The rich man believes the manager is squandering his property and fires the manager. This is a sort of death – anyone who has lost a job knows the pain and loss that comes with the loss of employment. He decides that what he is going to do is to lower the debts of the people, asking them to pay only what they are able. The rich man respects him for this move and has his mind changed. The dishonest wealth is the grace that we did not earn. No matter who we are, no matter what we have done, there is forgiveness for us.


This parable opens us not only to the wideness of God’s grace, but the absolute scandal of it.


We often forget that Jesus was scandalous.


He was disreputable, viewed by so many around him as someone who was not to be listened to. He was viewed as someone who had no respect for the faith he was trying to embody. His strict adherence to grace and love and mercy often looked, to the religious leaders and others around him, like he was disrespecting the religion in which he was a teacher. He broke all kinds of cultural norms because his core value was love – love of God, love of one another, love of self (yes, love of self – that’s in the Lord’s Prayer!). Jesus did not concern himself with what the people in power thought of him – not the religious elites, not the power brokers, not the rulers. He concerned himself with what the poor, the outcast, the widows and the children thought of him. He wanted everyone to follow him, but not at the cost of losing sight of the most important thing – love.


We are recipients of this amazing, sacrificial love.


We are held in God’s mercy – inheritors of forgiveness and love when we are at our worst, when we have done things that go against God’s call to love. The manager has removed what we owe. In this way, he might be seen as being terribly unfair, as giving things to people who don’t deserve it. In our world, as in theirs, writing off someones debts is scandalous!
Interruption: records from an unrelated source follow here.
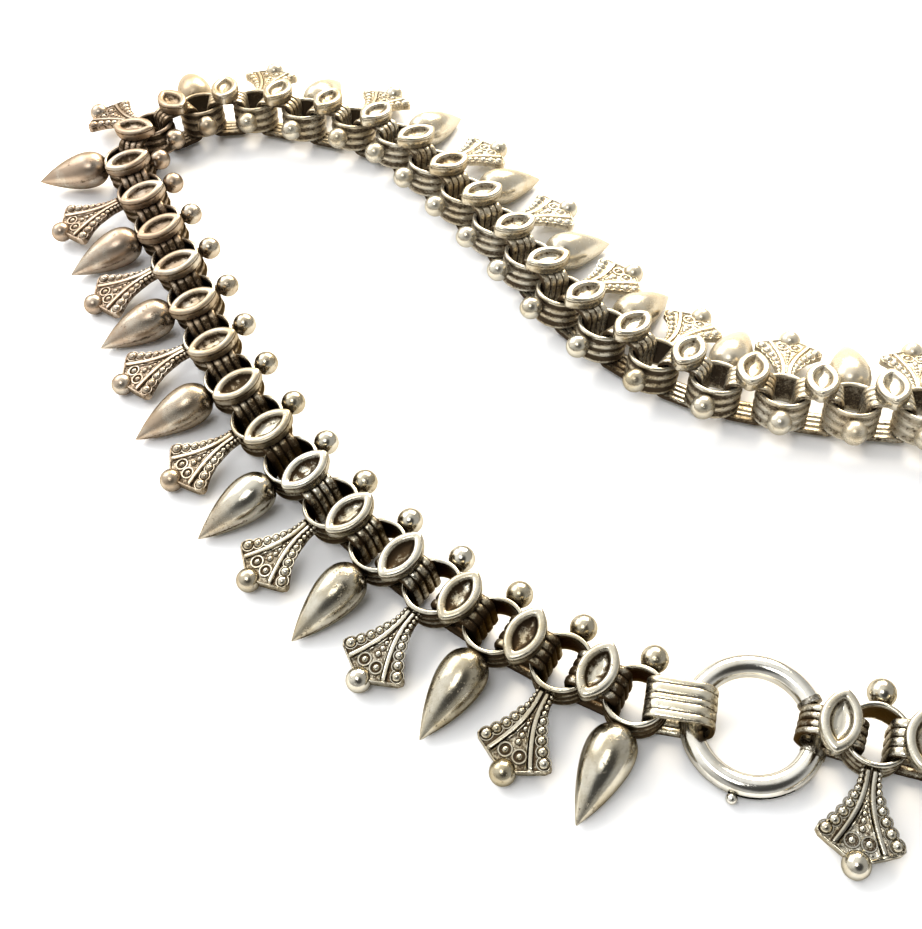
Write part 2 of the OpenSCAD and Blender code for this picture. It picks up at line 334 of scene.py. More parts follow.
# the back is less tarnished, most of all towards the right, and so are the links right of the clasp
wear = dict(
    most=1.25, backFrom=-10, backSpan=30, backShare=0.72, backClean=0.72, backTone=0.35,
    rightFrom=-10, rightSpan=50, rightShare=0.28, leftFrom=-35, leftSpan=40, leftClean=0.2,
    handled=(31, -74), handledReach=20, handledSpan=8, handledClean=0.45,
)
sharpAngle = 42


def wornValues(form, tone):
    # what a finish reads from each point
    w = wear
    x, y = form.points[:, 0], form.points[:, 1]
    right = w["rightShare"] * ease((x - w["rightFrom"]) / w["rightSpan"])
    back = ease((x + y - w["backFrom"]) / w["backSpan"]) * (w["backShare"] + right)
    left = ease((w["leftFrom"] - x) / w["leftSpan"])
    away = np.hypot(x - w["handled"][0], y - w["handled"][1])
    handled = ease((w["handledReach"] - away) / w["handledSpan"])
    strength = w["most"] - w["backClean"] * back - w["leftClean"] * left - w["handledClean"] * handled
    return dict(patina=form.patina * strength, tone=tone - w["backTone"] * np.maximum(back, handled),
                blush=left, golden=back)


def makePiece(node, form, finish, tone, body="necklace"):
    name = node + "_silver"
    mesh = bpy.data.meshes.new(name)
    mesh.from_pydata((form.points * mm).tolist(), [], form.faces)
    mesh.polygons.foreach_set("use_smooth", [True] * len(mesh.polygons))
    mesh.set_sharp_from_angle(angle=math.radians(sharpAngle))
    for key, value in wornValues(form, tone).items():
        mesh.attributes.new(key, "FLOAT", "POINT").data.foreach_set("value", value.astype(np.float32))
    mesh.materials.append(silvers[finish])
    mesh.validate()
    piece = bpy.data.objects.new(name, mesh)
    bpy.context.scene.collection.objects.link(piece)
    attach(piece, body)
    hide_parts(node)


# The chain's way round the table, as the CAD walks it

chain = dict(
    pitch=10, lean=10, linkZ=4.08206, firstHeading=148, firstRing=(1.52, -58.79),
    # how many links, and by how many degrees each one turns
    bends=[(5, -4.5), (4, -4), (3, 1.5), (1, -3.5), (1, -41), (1, -37.5), (1, -31.5), (1, -22), (1, -1),
           (1, -14.5), (1, -19), (4, -2), (2, 9), (1, 12), (1, 13.5), (2, 5), (1, -4), (5, -22), (4, -19)],
    # ring, and degrees there
    leanAlong=[(0, 10), (11, 10), (14, 6), (16, 6), (19, 10), (41, 10)],
    ownTurns=[(25, 0), (26, 1.5), (27, 0.5), (28, -2), (29, 0)],
)


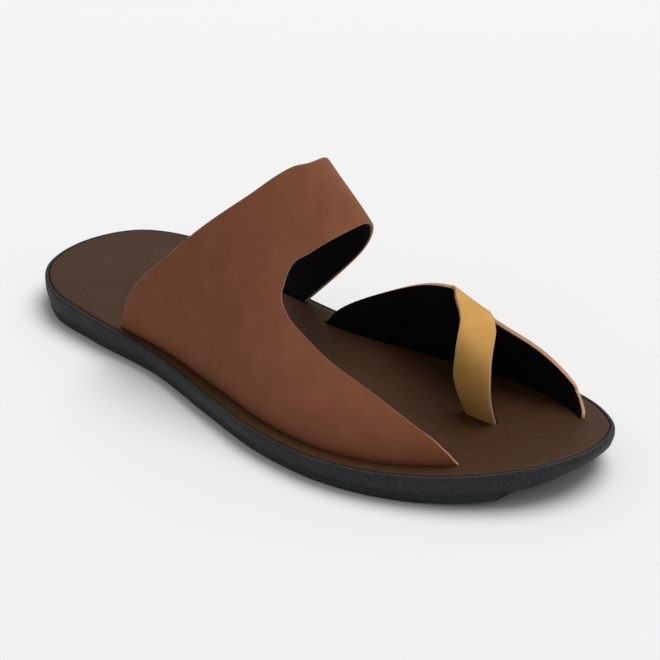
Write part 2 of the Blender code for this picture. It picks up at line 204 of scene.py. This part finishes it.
def stacked(name, rings, material, across=2, sharp=40.0):
    """A closed solid through loops of one length, with a lattice of faces over each end."""
    count, half = len(rings[0]), len(rings[0]) // 2
    points = [np.vstack(rings)]
    faces = []
    for level in range(len(rings) - 1):
        base = level * count
        for i in range(count):
            j = (i + 1) % count
            faces.append((base + i, base + j, base + count + j, base + count + i))
    start = len(rings) * count
    for end in (0, len(rings) - 1):
        loop = rings[end]
        one, other = loop[:half], loop[half:][::-1]
        share = np.linspace(0.0, 1.0, across + 1)[1:-1]
        inside = one[:, None] + (other - one)[:, None] * share[None, :, None]
        index = np.empty((half, across + 1), int)
        index[:, 0] = end * count + np.arange(half)
        index[:, -1] = end * count + count - 1 - np.arange(half)
        index[:, 1:-1] = start + np.arange(half * (across - 1)).reshape(half, across - 1)
        start += half * (across - 1)
        points.append(inside.reshape(-1, 3))
        for i in range(half - 1):
            for j in range(across):
                face = (index[i, j], index[i + 1, j], index[i + 1, j + 1], index[i, j + 1])
                faces.append(tuple(map(int, face if end else face[::-1])))
    return mesh_piece(name, np.vstack(points), faces, [material], sharp)


def linear(code):
    """Linear colour, with alpha, from an sRGB hex code."""
    shares = [int(code[i:i + 2], 16) / 255 for i in (0, 2, 4)]
    return (*[((c + 0.055) / 1.055) ** 2.4 if c > 0.04045 else c / 12.92 for c in shares], 1.0)


def add(tree, kind, inputs=(), **settings):
    """Adds a shader node, sets its options, and sets or links its inputs."""
    node = tree.nodes.new(kind)
    for name, value in settings.items():
        setattr(node, name, value)
    for socket, value in dict(inputs).items():
        if isinstance(value, bpy.types.NodeSocket):
            tree.links.new(value, node.inputs[socket])
        else:
            node.inputs[socket].default_value = value
    return node


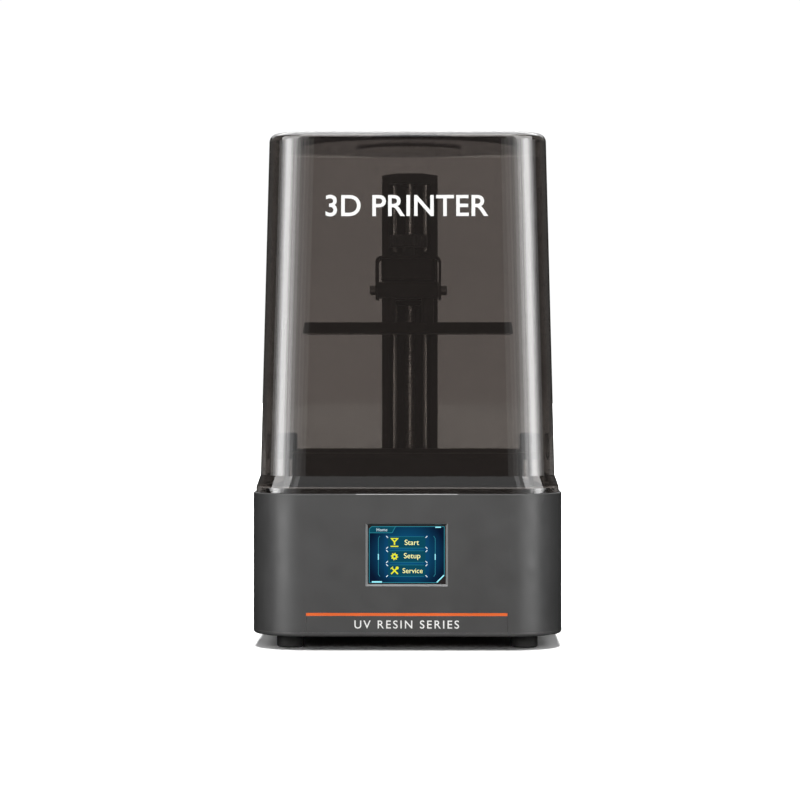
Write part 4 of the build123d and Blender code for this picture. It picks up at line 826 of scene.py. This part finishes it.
def side_cards(cover, shiny, satin):
    """Softboxes for the bright line down each corner and its fade towards the middle."""
    middle_height, target = 0.38, (0, 0, 0.36)
    rim_height, rim_target = 0.86, (0, 0, 0.14)
    key, strip, rim_fade = math.radians(KEY_ANGLE), math.radians(STRIP_ANGLE), math.radians(RIM_FADE_ANGLE)
    for side, sign in SIDES:
        softbox(f"key_{side}", beside(sign, key, 1.9, 0.5), (0, 0, 0.1), (0.9, 1.3), 7.0,
                diffuse=False, only=satin)
        for step, (width, radiance) in enumerate(STRIPS):
            softbox(f"strip_{side}_{step}", beside(sign, strip, 1.1 + BEHIND * step, middle_height), target,
                    (width, STRIP_HEIGHT), radiance, diffuse=False, only=shiny)
        softbox(f"rim_{side}", beside(sign, strip, 1.0, rim_height), rim_target, (0.9, 0.5), 6.5,
                diffuse=False, only=cover)
        softbox(f"rim_fade_{side}", beside(sign, rim_fade, 1.02, rim_height), rim_target, (0.7, 0.5), 1.6,
                diffuse=False, only=cover)
        for step, (inner, radiance) in enumerate(FADES):
            middle = math.radians((inner + FADE_OUTER) / 2)
            width = 2 * FADE_REACH * math.tan(math.radians((FADE_OUTER - inner) / 2))
            softbox(f"fade_{side}_{step}", beside(sign, middle, 1.16 + BEHIND * step, middle_height), target,
                    (width, FADE_HEIGHT), radiance, diffuse=False, only=cover)


def camera():
    """At the photo's distance, height and small step to the right."""
    distance, aside, height = 2.0, 0.03, 0.211
    eye = bpy.data.cameras.new("camera")
    eye.lens, eye.sensor_width = 120.3, 36.0
    eye.shift_x, eye.shift_y = -0.0084, -0.0395
    eye.clip_start, eye.clip_end = 0.05, 60.0
    holder = bpy.data.objects.new("camera", eye)
    holder.location = (aside, cad_box[0][1] - distance, height)
    holder.rotation_euler = (math.radians(90), 0, math.atan(aside / distance))
    bpy.context.scene.collection.objects.link(holder)
    bpy.context.scene.camera = holder


def studio():
    """A pale floor that runs back to a white surround, softboxes, and the camera."""
    floor = studio_floor()
    pieces = [part for part in bpy.data.objects if part.type == "MESH" and part != floor]
    printer = group("printer_pieces", pieces)
    thread = bpy.data.objects["lead_screw_thread"]
    cover = group("cover_pieces", [nodes["lid_shell"]])
    shiny_names = ("lid_shell", "guide_rods", "plate_posts", "column_profile", "platform_knob",
                   "platform_bracket", "z_carriage", "linear_bearings", "carriage_arm")
    shiny = group("shiny_pieces", [nodes[name] for name in shiny_names] + [thread])
    satin_names = ("housing_shell", "bottom_tray", "front_trim_plate", "accent_strip", "rubber_feet")
    satin = group("satin_pieces", [nodes[name] for name in satin_names])
    steel = group("steel_pieces", [nodes["guide_rods"], thread])

    even_light(floor, printer)
    front_and_top_cards(cover)
    side_cards(cover, shiny, satin)
    softbox("rod_light", (0, -2.6, 0.3), (0, 0, 0.25), (0.3, 1.6), 70.0, diffuse=False, only=steel)
    surround()
    camera()
    bpy.context.scene.view_settings.view_transform = "Standard"
    bpy.context.scene.view_settings.look = "None"


studio()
Think of the conversations people have about student loan forgiveness – for so many it is deeply ingrained that people must pay what they owe, and this is on a much larger scale.


As we are enveloped in the luxurious blanket that is God’s grace, we are called to do the same. We are called to be scandalous in our efforts to love so deeply that our dinner tables and our churches are filled with the people our society would rather throw away, or arrest, or put in detention centers. We are called to invite people into our love that would make those in power to want to arrest us too.


There is a lot of argument today on what it means to be a Christian, who is a Christian, what it looks like to be a Christian. I heard a priest on instagram (Jarel Robinson-Brown) talking about what it looks like to be a Christian and he said that “it’s not their baptism certificate, it’s not whether they agree that trans people are truly human, it’s not their sexuality, for example, it is the evidence of the wounds that they carry from having loved too much, it’s whether or not they know the names of the suffering and the poor in their communities and work to alleviate that… it’s about what trying to love the world like Jesus has actually cost them. It’s show me the evidence of your love. And if people cannot do that, it’s fairly obvious to me that Christianity is more of an identity, a label but it’s not a practical reality, it doesn’t cost them anything… Christianity is a life that is shaped by the cross.”


In a world shaped by power and separation and stepping on others to get ahead, in a world where there are books being published about how Christians shouldn’t have empathy, to love this way is seen as going against not only the world around us, but, in some circles, Christianity itself.


To actually have our lives shaped by Christ crucified and the cross itself is scandalous.


It’s really important to remember this as we are entering a time where to love our neighbor might become dangerous. We are already in a time when speaking up for or acting on beliefs that all people are worthy of God’s love, that all people deserve dignity and safety, including transgender people, immigrants, the people of Gaza are getting people fired and some are being disappeared to jails but cannot be found.


In the coming months, we may find ourselves having to make decisions about what we are willing to say aloud, or asking ourselves what we are willing to risk to ensure God’s love is known. We may find ourselves in uncomfortable social situations where to speak up in the lame of love will earn us scowls (or worse). We will need to remember these two things – that God loves and forgives us beyond what we can imagine AND that, as representatives of Jesus in this world, we are called to be scandalous in the name of love. We are called to be disrespctable, to throw aside our desire for the rewards of this world and aim our desires toward the things of heaven.


God’s love is scandalous. Let’s be scandalous in God’s name.